Where vendors should improve: stop marketing capability windows without logistics math. Statements about ‘‘silent watch for 18 hours’’ or ‘‘thousands of test miles’’ mean something only when paired with consumables, maintenance intervals, and a plan to replace components in theater. Software vendors should stop promising autonomy in contested electromagnetic environments without demonstrating how localization and perception degrade gracefully. The prototypes are a success if they force those conversations now.

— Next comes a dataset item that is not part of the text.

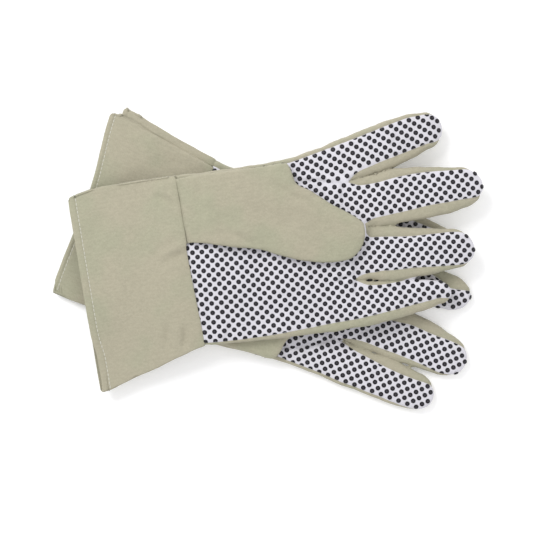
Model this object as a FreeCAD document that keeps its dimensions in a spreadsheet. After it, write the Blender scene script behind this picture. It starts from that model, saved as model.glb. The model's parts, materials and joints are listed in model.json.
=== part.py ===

Bottom line: the RCV prototype evaluations were productive. They validated that vehicle engineering for a transportable robotic combat vehicle is achievable. They also highlighted the real problem set: software, integration, sustainment, and acquisition constructs. The 2025 pause and reorientation away from an immediate downselect is not program failure. It is a program correction. If the Army uses this breathing room to fund open software stacks, rigorous sustainment testing, and continued soldier centric evaluations, the eventual fielded capability will be more useful and more affordable. If the pause becomes an excuse to kick hard choices down the road and then buy a closed, expensive system, the program will fail where many hyped robotics projects fail—at the logistics yard and on the battlefield, not on the demo range.